Working primarily in sales, but having an eye and a seat in product conversations gives you a really unique insight to what should be built, why, and for whom. Engineering teams tend to associate the complexity of building a feature with its relative value for customers. Surely, engineers think, if this feature is really complex, it must mean that it will solve lots of problems and be valuable to our customers, and therefore we must spend time and energy into making sure this feature is coded well, scales well and should have as little tech debt as possible from the get go.

A good example of this is when Kaizo shipped an AI feature that had a little tooltip asking customers whether the AI's assessment was accurate or not. Customers liked the tooltip that allowed them to give feedback to Kaizo as much as they liked the AI feature itself. They went to extra lengths, to even mentioning this on calls with us. That's how much that little tooltip, that was last minute decision, meant to customers. So much so that it was mentioned in the same breath as the AI feature itself, as if the two were inseparable.

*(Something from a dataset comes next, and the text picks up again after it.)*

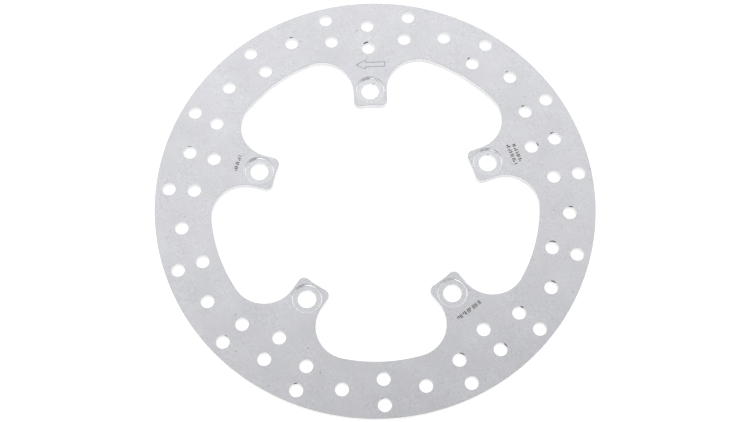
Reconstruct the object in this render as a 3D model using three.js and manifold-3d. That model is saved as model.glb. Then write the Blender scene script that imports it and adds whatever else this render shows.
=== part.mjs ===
// Fixed motorcycle brake disc, cut in one piece from stainless steel plate.
//
// Millimetres, +Z up. The origin is the disc's centre on the face that bolts to
// the wheel hub, and +Y runs along the first lug. The counterbored face, which
// takes the bolt heads, is the upper one.

import * as THREE from 'three';
import { mergeVertices } from 'three/addons/utils/BufferGeometryUtils.js';
import Module from 'manifold-3d';

const OUTER_RADIUS = 132.5;
const THICKNESS = 5;

// The inner edge: lugs that reach in to the hub, with an open window between
// each two. The lug tips lie on a circle that clears the hub's spigot.
const LUG_COUNT = 5;
const LUG_WIDTH = 20.5;
const LUG_TIP_RADIUS = 63;
const LUG_CORNER_RADIUS = 3.8;
const WINDOW_RADIUS = 99;
const WINDOW_FILLET_RADIUS = 20;

// One mounting hole through each lug, counterbored for the bolt's head.
const BOLT_CIRCLE_RADIUS = 73;
const BOLT_HOLE_RADIUS = 5.4;
const COUNTERBORE_RADIUS = 9;
const COUNTERBORE_DEPTH = 1.75;

// The friction ring's drilled holes, on rows of equal pitch. Each lug's sector
// has the same pattern: [steps round from the lug's axis, rows drilled there].
const DRILLED_HOLE_RADIUS = 4;
const FIRST_ROW_RADIUS = 101.7;
const ROW_PITCH = 7.66;
const STEPS_PER_SECTOR = 6;
const DRILLING_PATTERN = [
  [-2, [2]],
  [-1, [1, 3]],
  [0, [0, 2]],
  [1, [1, 3]],
  [2, [2]],
  [3, [1, 3]],
];

// The furthest that a flat facet may stray from the true curve.
const CHORD_ERROR = 0.06;

const TURN = 2 * Math.PI;
const SECTOR = TURN / LUG_COUNT;
const LUG_AXIS = TURN / 4;

const steel = new THREE.MeshStandardMaterial({
  name: 'ground_stainless_steel',
  color: 0xc6c6cb,
  metalness: 1,
  roughness: 0.38,
});

const wasm = await Module();
wasm.setup();

function facetAngle(radius) {
  return 2 * Math.acos(1 - CHORD_ERROR / radius);
}

function polar(radius, angle, centre = new THREE.Vector2()) {
  return new THREE.Vector2(
    centre.x + radius * Math.cos(angle),
    centre.y + radius * Math.sin(angle),
  );
}

function arc(centre, radius, from, to) {
  const steps = Math.ceil(Math.abs(to - from) / facetAngle(radius));
  const points = [];
  for (let i = 0; i <= steps; i += 1) {
    points.push(polar(radius, from + ((to - from) * i) / steps, centre));
  }
  return points;
}

// The facet count is a multiple of four, so a circle spans its full diameter
// along both X and Y.
function facetsInCircle(radius) {
  return 4 * Math.ceil(TURN / facetAngle(radius) / 4);
}

function circle(centre, radius) {
  const facets = facetsInCircle(radius);
  return Array.from({ length: facets }, (_, i) => polar(radius, (TURN * i) / facets, centre));
}

// Half of one lug and half of the window beside it, for a lug that lies along
// +Y: from the middle of the lug's tip, round its corner, up its flank and
// through the fillet to the middle of the window.
function halfLugOutline() {
  const origin = new THREE.Vector2();
  const halfWidth = LUG_WIDTH / 2;

  const cornerX = halfWidth - LUG_CORNER_RADIUS;
  const cornerY = Math.sqrt((LUG_TIP_RADIUS + LUG_CORNER_RADIUS) ** 2 - cornerX ** 2);
  const corner = new THREE.Vector2(cornerX, cornerY);

  const filletX = halfWidth + WINDOW_FILLET_RADIUS;
  const filletY = Math.sqrt((WINDOW_RADIUS - WINDOW_FILLET_RADIUS) ** 2 - filletX ** 2);
  const fillet = new THREE.Vector2(filletX, filletY);

  return [
    ...arc(origin, LUG_TIP_RADIUS, LUG_AXIS, corner.angle()),
    ...arc(corner, LUG_CORNER_RADIUS, corner.angle() - TURN / 2, 0).slice(1),
    ...arc(fillet, WINDOW_FILLET_RADIUS, TURN / 2, fillet.angle()),
    ...arc(origin, WINDOW_RADIUS, fillet.angle(), LUG_AXIS - SECTOR / 2).slice(1),
  ];
}

// The whole inner edge, going clockwise from one window's middle to the next.
function innerOutline() {
  const right = halfLugOutline();
  const left = right.slice(1).map((point) => new THREE.Vector2(-point.x, point.y));
  const oneLug = [...left.reverse(), ...right.slice(0, -1)];
  const outline = [];
  for (let lug = 0; lug < LUG_COUNT; lug += 1) {
    const turned = oneLug.map((point) => point.clone().rotateAround(new THREE.Vector2(), -lug * SECTOR));
    outline.push(...turned);
  }
  return outline;
}

function boltCentre(lug) {
  return polar(BOLT_CIRCLE_RADIUS, LUG_AXIS + lug * SECTOR);
}

function drilledCentres() {
  const centres = [];
  for (let lug = 0; lug < LUG_COUNT; lug += 1) {
    for (const [step, rows] of DRILLING_PATTERN) {
      const angle = LUG_AXIS + (lug + step / STEPS_PER_SECTOR) * SECTOR;
      for (const row of rows) {
        centres.push(polar(FIRST_ROW_RADIUS + row * ROW_PITCH, angle));
      }
    }
  }
  return centres;
}

function plateGeometry() {
  const plate = new THREE.Shape(circle(new THREE.Vector2(), OUTER_RADIUS));
  plate.holes.push(new THREE.Path(innerOutline()));
  for (let lug = 0; lug < LUG_COUNT; lug += 1) {
    plate.holes.push(new THREE.Path(circle(boltCentre(lug), BOLT_HOLE_RADIUS)));
  }
  for (const centre of drilledCentres()) {
    plate.holes.push(new THREE.Path(circle(centre, DRILLED_HOLE_RADIUS)));
  }
  return new THREE.ExtrudeGeometry(plate, { depth: THICKNESS, bevelEnabled: false });
}

// A cutter from the counterbore's floor to well above the plate.
function counterboreGeometry(lug) {
  const height = 2 * COUNTERBORE_DEPTH;
  const facets = facetsInCircle(COUNTERBORE_RADIUS);
  const cutter = new THREE.CylinderGeometry(COUNTERBORE_RADIUS, COUNTERBORE_RADIUS, height, facets);
  const { x, y } = boltCentre(lug);
  cutter.rotateX(TURN / 4);
  cutter.translate(x, y, THICKNESS - COUNTERBORE_DEPTH + height / 2);
  return cutter;
}

function toSolid(geometry) {
  const bare = geometry.clone();
  bare.deleteAttribute('normal');
  bare.deleteAttribute('uv');
  const merged = mergeVertices(bare);
  return new wasm.Manifold(new wasm.Mesh({
    numProp: 3,
    vertProperties: new Float32Array(merged.attributes.position.array),
    triVerts: new Uint32Array(merged.index.array),
  }));
}

function toGeometry(solid) {
  const mesh = solid.getMesh();
  const geometry = new THREE.BufferGeometry();
  geometry.setAttribute('position', new THREE.BufferAttribute(mesh.vertProperties, 3));
  geometry.setIndex(new THREE.BufferAttribute(mesh.triVerts, 1));
  geometry.computeVertexNormals();
  return geometry;
}

function brakeDisc() {
  let solid = toSolid(plateGeometry());
  for (let lug = 0; lug < LUG_COUNT; lug += 1) {
    solid = solid.subtract(toSolid(counterboreGeometry(lug)));
  }
  const disc = new THREE.Mesh(toGeometry(solid), steel);
  disc.name = 'brake_disc';
  return disc;
}

const rotor = new THREE.Group();
rotor.add(brakeDisc());

export default rotor;
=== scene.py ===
import math
import random
from itertools import pairwise

import bmesh
import bpy
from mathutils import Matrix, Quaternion, Vector


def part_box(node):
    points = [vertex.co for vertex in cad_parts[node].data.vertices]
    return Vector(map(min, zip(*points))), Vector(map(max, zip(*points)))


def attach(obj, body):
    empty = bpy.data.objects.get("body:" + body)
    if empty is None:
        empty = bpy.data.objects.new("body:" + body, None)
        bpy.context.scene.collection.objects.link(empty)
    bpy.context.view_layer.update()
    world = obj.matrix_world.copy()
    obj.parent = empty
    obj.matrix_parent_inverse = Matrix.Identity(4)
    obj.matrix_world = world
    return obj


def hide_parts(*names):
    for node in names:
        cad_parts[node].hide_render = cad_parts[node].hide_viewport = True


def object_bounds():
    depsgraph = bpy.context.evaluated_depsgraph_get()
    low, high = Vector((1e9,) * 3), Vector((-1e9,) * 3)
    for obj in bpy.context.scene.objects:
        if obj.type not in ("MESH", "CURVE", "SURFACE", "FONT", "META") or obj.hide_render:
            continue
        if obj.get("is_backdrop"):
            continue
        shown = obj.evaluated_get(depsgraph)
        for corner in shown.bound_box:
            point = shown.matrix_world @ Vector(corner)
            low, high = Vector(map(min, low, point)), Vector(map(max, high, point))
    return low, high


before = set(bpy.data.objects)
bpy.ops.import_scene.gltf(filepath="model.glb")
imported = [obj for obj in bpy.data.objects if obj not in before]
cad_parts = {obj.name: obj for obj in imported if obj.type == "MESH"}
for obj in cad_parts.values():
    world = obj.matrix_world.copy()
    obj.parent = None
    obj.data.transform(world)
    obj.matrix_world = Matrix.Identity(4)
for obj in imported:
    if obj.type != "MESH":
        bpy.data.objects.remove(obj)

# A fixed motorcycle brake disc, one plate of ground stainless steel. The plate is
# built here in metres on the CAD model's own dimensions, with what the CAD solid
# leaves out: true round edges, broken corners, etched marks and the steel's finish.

cad_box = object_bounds()

MM = 0.001
TURN = 2 * math.pi

# ---------------------------------------------------------------- dimensions

PLATE_LOW, PLATE_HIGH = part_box("brake_disc")
OUTER_RADIUS = PLATE_HIGH[0]
BACK = PLATE_LOW[2]
TOP = PLATE_HIGH[2]

LUG_COUNT = 5
SECTOR = TURN / LUG_COUNT
LUG_AXIS = TURN / 4
LUG_WIDTH = 20.5 * MM
LUG_TIP_RADIUS = 63 * MM
LUG_CORNER_RADIUS = 3.8 * MM
WINDOW_RADIUS = 99 * MM
WINDOW_FILLET_RADIUS = 20 * MM

BOLT_CIRCLE_RADIUS = 73 * MM
BOLT_HOLE_RADIUS = 5.4 * MM
COUNTERBORE_RADIUS = 9 * MM
COUNTERBORE_DEPTH = 1.75 * MM
COUNTERBORE_FILLET = 0.6 * MM
COUNTERBORE_BREAK = 0.16 * MM

DRILLED_HOLE_RADIUS = 4 * MM
FIRST_ROW_RADIUS = 101.7 * MM
ROW_PITCH = 7.66 * MM
STEPS_PER_SECTOR = 6
# Each step round a lug's fifth of the ring, with the rows that have a hole there.
DRILLING_PATTERN = ((-2, (2,)), (-1, (1, 3)), (0, (0, 2)), (1, (1, 3)), (2, (2,)), (3, (1, 3)))

# The radii of the broken edges, and the steps that each is built in.
RIM_BREAK = 0.2 * MM
WINDOW_BREAK = 0.15 * MM
HOLE_BREAK = 0.12 * MM
CORNER_STEPS = 4

MARK_DEPTH = 0.08 * MM

# How far a chord may lie from its arc, the angle between faces at which an edge is shaded
# sharp, and the height of the normal from which a face counts as flat.
CHORD_ERROR = 0.008 * MM
SHARP_ANGLE = math.radians(35)
FLAT_NORMAL = 0.9999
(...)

Additionally, working only in sales sometimes leads to hyper-focus on the deals, where nothing matters but the end result. Everything is either in the pipeline or it's not, and things that are in the pipeline are valued really highly, while things that aren't, well, aren't. Working closely with marketing pushes you to see from a much wider lens. Sure, some prospects that start at the top of the funnel make it to the end of the funnel, but lots don't. When working with marketing, you start looking at everyone that doesn't, and you start to focus on improving conversion, on looking at prospect journeys, and you start treating every step of the funnel as its own pipeline. You start to care much more about the website, the landing pages, the product descriptions, because you figure out that people who have made it to booking a call with you have gone through so many filters that there's something unique about every prospect.

It's also amazing what KPIs will do to your sense of what is important to work on, specially at a very small startup. At some point during my tenure at Kaizo, I had a KPI for converting inbound signups into customers. I started really looking at every signup, looking at every activation of every feature, and looking and what individual users were doing. Then, I even pushed for a change in our pricing. Freemium, I figured, was costing us so much money, and leading to too little conversion. Almost everyone who signs up for our product was happily fitting into the freemium plan. If we wanted to make money, we had to do something about them. So we did. We removed our free plan and put in place a trial, which improved conversion. It allowed me to make my numbers in some months, but it also hurt signups overall.

And it’s a tradeoff that I only learned whether I was willing to make or not after it had happened already. But if signups drop, is that good or bad? I argued it’s good since we were getting far fewer of those unqualified signups. Some would argue that it’s bad since there’s fewer signups inevitably means fewer product feedback. And here is when the dichotomy of good-or-bad falls apart. We are not operating on a spectrum of good to bad. Rather, the spectrum is goal dependent. If our goal is to have signups, regardless of whether they are qualified or not, then switching away from our freemium model hurts our goals. Instead, if our goal is to get and convert some customers to paid, then putting up a trial reduces the noise from the window-shoppers, the ones who would never buy anyway, and allows us to focus on the that are most likely to be our customer.

Over the last 18 months at Kaizo, we certainly have had our struggles. The few that I have noted above are a few drops in the ocean. What this allows you is to understand that decision making is often (no matter how hard you try) based on a limited set of inputs. If you were to consider everything possible, you would never actually make a decision. That goes for career choices, that goes for choices within your job, and that goes for other life choices as well.

Particularly, working at a (small) pre-product-market fit startup is about making decisions with a very limited set of knowns, and mostly with unknowns. In fact, working at a startup is all about uncovering these unknowns. If the unknowns were knowns, the product would’ve already existed and been a success, or the field would’ve been abandoned since there is no hope. So, when thinking about joining a startup, realize that an integral part of that package is dealing with uncertainty.